What we need to remember here is that I’ve not actually had a good play around with my new Mac and I’m totally green.  Nothing seems to be in a logical place!  Right, now I need to click on File.

Right, where’s the menu bar…


Ah, okay, it’s not at the top of the “Welcome to Xcode 3.1″ window.  Click on a few links, nope, they’re just web pages.

Now I’m not normally a very thick person, but it did take me some time to realise that it was at the top of the screen next to the apple symbol.  Looking at it now, that does make a great deal of sense, but any *nix/Windows person may well get as stumped as me!

So now I’ve got my Xcode “cocoa” project open, and I’ve right clicked on the “Classes” folder (now I have a two button mouse plugged in from the loft!  Why build a mouse with one button?  Real mice have two ears after all).  This is where it started to get easier.

The IDE provided is really user friendly if you’re trying to build a basic application.  The programming syntax is a little hap hazzard at the moment, but I’m sure it’s all for a good reason.  The “classname.h” and the “classname.m” seem to replicate code, but I’m guessing one is a handler and one is a model, something along those lines.

After a just a small amount of playing I developed myself a sliding number application with a reset button, a bit more satisfying than “Hello World”.

All in all, not quite as hard as I’d imagined, it just takes some time to get round the nuances of OS X.  At first everything seems to be overly awkward, but the more I use it, the more it seems to make sense!

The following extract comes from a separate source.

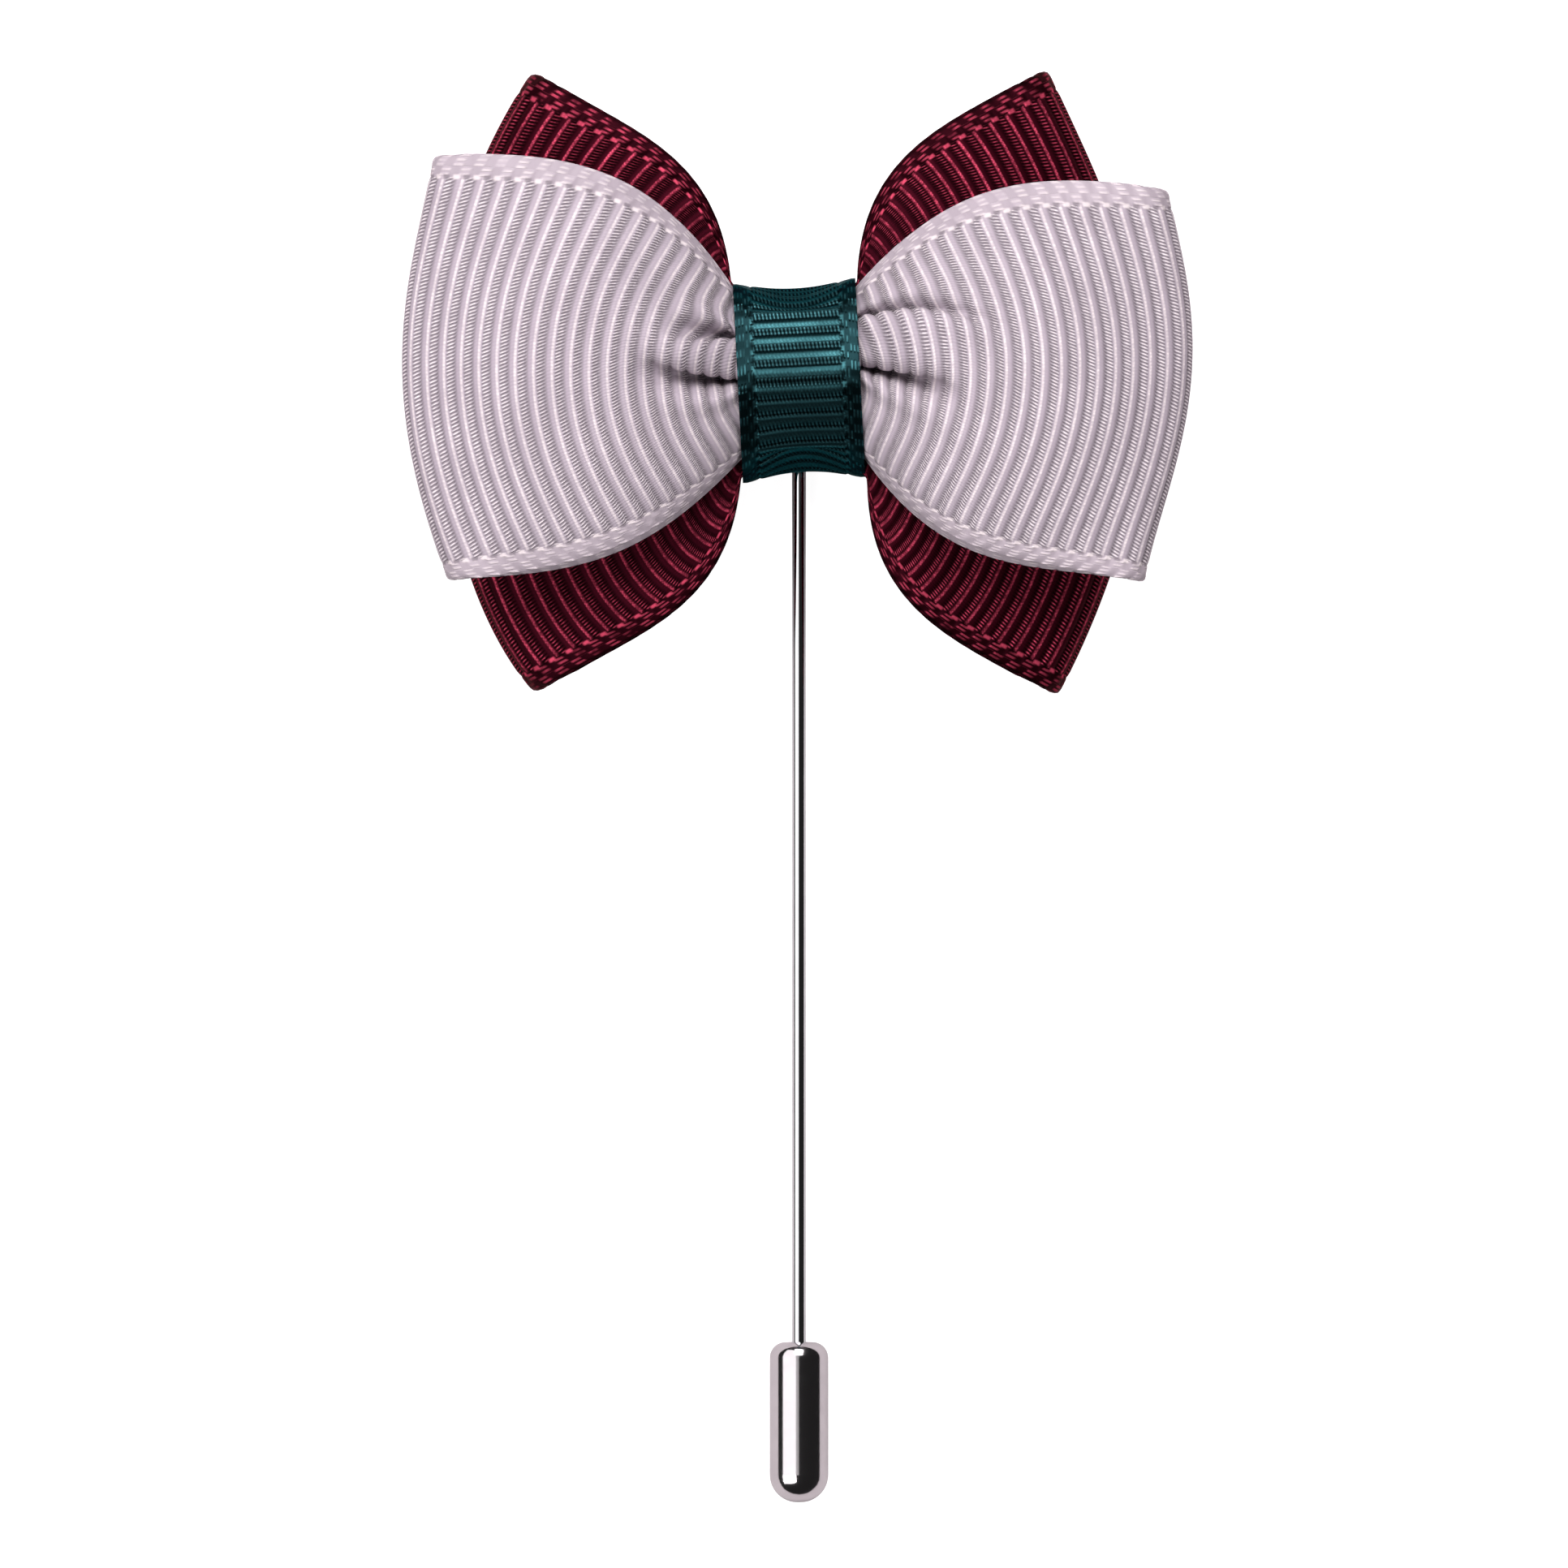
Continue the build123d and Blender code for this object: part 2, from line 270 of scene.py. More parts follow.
def laneCurves(bow, side, across):
    # outer line of every lane of one lobe, from the knot out along the face, round the
    # fold and back behind: lanes x samples x 3
    values = laneValues(bow, side, across)
    lead, land = heading(values["lead"]), heading(values["land"])
    rise = bow["rise"] * values["crown"]
    sag = bow["sag"] * values["belly"]
    radius = bow["foldRadius"] + bow["thickness"] / 2
    start = knotPoint(side, knot["edge"], across * bow["mouthHalf"] + bow["mouthShift"])
    tip = np.stack([bow["halfSpan"] * values["out"], bow["width"] / 2 * values["up"]], -1)
    # both of its corners are rounded off
    cut = np.clip(1 - bow["width"] / 2 * (1 - np.abs(across)) / bow["corner"], 0, 1)
    tip = tip - land * (bow["corner"] * (1 - np.sqrt(1 - cut**2)))[:, None]
    fold = tip - land * radius
    span = lobeForm["landPull"] * np.linalg.norm(fold - start, axis=-1)
    face = np.full_like(across, bow["face"] + bow["thickness"] / 2)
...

Building an iPhone Application – Getting started

Monday, April 27th, 2009

Firstly, an invaluable resource for getting started:


After sign up, there are lots of videos and resources to get you going.

I started with the “Introduction to the iPhone SDK” within the “iPhone Getting Started Videos”, poured a coffee and sat back.

It looks like there are four main development tools:

  • Xcode – this is the main development tool, an IDE (Integrated Development Environment) which includes sample code, text editors, project management, etc to get the show on the road.
  • Instruments – this appears to be a tool for sampling, tracing and profiling aspects of the application so that you can get it efficient.  Speed testing, that kind of thing.
  • Dashcode –  an integrated envinroment where you can build your layouts and views, simplifying the graphical process and testing.  It also has handy debugging and testing aspects.
  • iPhone simulator – implements the iPhone API allowing native testing providing a realistic preview of how the app will appear.

The video was a little out of date, some of the options weren’t actually there, but I was able to stumble through and create my first App!

The rest of the first video just talked about structure and how the framework hangs together, that kind of thing.  I’m more of a suck it and see kind of developer, so most of it went in on ear and out the other!

I think I’ll just tinker around with the xcode tools for a bit and make some sample projects and go from there…

Upgrading Leopard OS X to 10.5.6

Monday, April 27th, 2009

So we’ve got our iMac looking all lovely and pretty on the desk, so what’s next.

First things first, I signed up with Apple to their developers area of their site and downloaded the rather large iPhone SDK and headed for the install.

Oh, problem number one, our machine is only Max OS X 10.5, readily installed from our ebay vendor.

After clicking on the Software update section and downloading the update combo (all 700 MB of it!), I get the message:

you cannot install mac os x update on this volume

Damn!  So we’ve tried all sorts of ways round it, even downloading the update and mounting that, still the same message!

In the end, we had to download each update one by one, starting with 10.5.3 and working our way up until we had them installed.

The installation of the iPhone SDK wasn’t as problematic, just finished that now and going to try and work out how/what to run.  The Mac interface is worlds apart from Windows or *nix, so we’ve been struggling to work out how things work, even after the introductory videos/documentation, but it does look nice :-)

Welcome to the 101 Best iPhone Apps blog

Monday, April 27th, 2009

Welcome to the 101 Best iPhone Apps Blog!

What’s the purpose of this site?

Well going forward we are going to use this site for people to showcase their ideas and apps so that the world can vote for them and let others know how good or bad the apps are.

The problem is, what is an iPhone app?

Before launching the site, we thought it prudent to get an understanding of what an iPhone Application actually is, so what better way than to build one!  After a quick browse of ebay, we got hold of an iMac for a good price and set it up in the office.

It’s all new to me as I’ve never actually worked on a Macintosh before other than school a few years ago (Okay, more than a few!).  So I’ve switched it on and now I’m going to have a good go and working out how it all works.

Why have I only got one mouse button?